Risk Analysis & Mitigation #
- Key Risks:
- Input Costs: Volatility in power, fuel (coal), and freight costs remains a major concern. Dependency on imported coal exposes the company to international price fluctuations.
- Market & Competition: Intense competition due to ongoing capacity additions in the industry.
- Raw Materials: Scarcity and price volatility of limestone and supplementary materials (fly ash, slag).
- Regulatory & Compliance: Evolving environmental norms, mining regulations, and legal requirements.
- Climate Change: Physical and transition risks associated with climate change.
- Execution Risk: Timely and cost-effective completion of the capacity expansion project.
- Other Risks: Talent retention, cyber security, financial risks (forex, interest rates - though currently minimal impact due to debt-free status).
- Mitigation Strategies: Focus on cost control, increasing green energy usage (WHRS, Hybrid power PPA), enhancing AFR co-processing, improving logistics, robust compliance systems, talent development programs, cyber security measures, and proactive risk management framework reviewed by the Board/Committees.
Corporate Governance & Key Audit Matters #
- Governance: The company reports compliance with Corporate Governance norms and Secretarial Standards. Board composition includes 50% Independent Directors. Various committees (Audit, NRC, RMC, SRC, CSR) are in place.
- Auditor’s Report: Auditors issued an unmodified opinion on both standalone and consolidated financial statements.
- Key Audit Matter: Revenue Recognition was highlighted as a Key Audit Matter, focusing on the risks associated with the timing of recognition (control transfer based on delivery terms) and potential overstatement or recording of fictitious revenue. Audit procedures included testing controls, sampling transactions, verifying delivery documents, and assessing revenue recognition policies.
Management Guidance & Assumptions #
- Explicit Guidance: Capacity expansion to 3.00 MTPA targeted for commissioning in Q4 FY25. Dividend of ₹3.00/share recommended for FY24.
- Assumptions (Implied): Continued strong domestic demand fueled by government infrastructure spending and housing initiatives. Ability to manage volatile input costs through operational efficiencies and alternative sourcing (green power, AFR). Successful and cost-effective execution of the expansion project. Stable regulatory environment.
- Sensitivity: Performance is highly sensitive to coal and pet coke prices, power tariffs, freight costs, and overall cement demand/pricing dynamics in its key markets (Gujarat). Expansion project timelines and costs are critical execution sensitivities.
- Scenario Analysis:
- Positive Scenario: Sustained high infrastructure spending, favorable input costs, timely commissioning of new capacity leading to market share gains and enhanced profitability.

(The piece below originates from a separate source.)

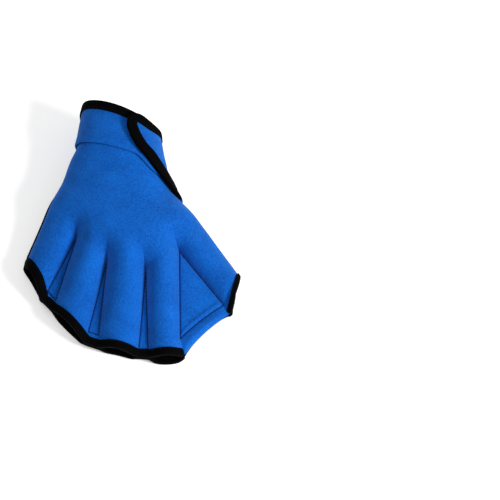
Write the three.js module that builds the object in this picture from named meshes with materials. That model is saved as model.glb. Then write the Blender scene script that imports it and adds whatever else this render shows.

- Negative Scenario: Sharp increase in fuel/power costs, slowdown in government spending/demand, delays or cost overruns in expansion project, adverse regulatory changes impacting profitability and returns.
Audit & Compliance #
Audit and Regulatory Analysis #
Financial Analysis Report: Shree Digvijay Cement Company Limited (SDCCL) #
Based on Information Provided up to June 29, 2024 (primarily FY 2023-24 Annual Report)
Auditor’s Opinion and Qualifications #
Opinion #
The Statutory Auditors, B S R and Co, issued an unmodified opinion on both the Standalone and Consolidated Financial Statements for the year ended March 31, 2024, stating that the financial statements give a true and fair view in conformity with Indian Accounting Standards (Ind AS) and the requirements of the Companies Act, 2013.
Qualifications #
The auditors’ reports on both Standalone and Consolidated financials contain a modification regarding compliance with Rule 11(g) of the Companies (Audit and Auditors) Rules, 2014. Specifically, the auditors noted deficiencies in the audit trail (edit log) feature of the accounting software:
- It was not enabled at the database level for certain fields/tables.
- It was not enabled at the application layer for privileged user access for a portion of the financial year (April 1, 2023, to February 7, 2024).
This constitutes a non-compliance with specific record-keeping requirements under the Companies Act rules, although it did not lead to a qualification on the overall truth and fairness of the financial statements themselves.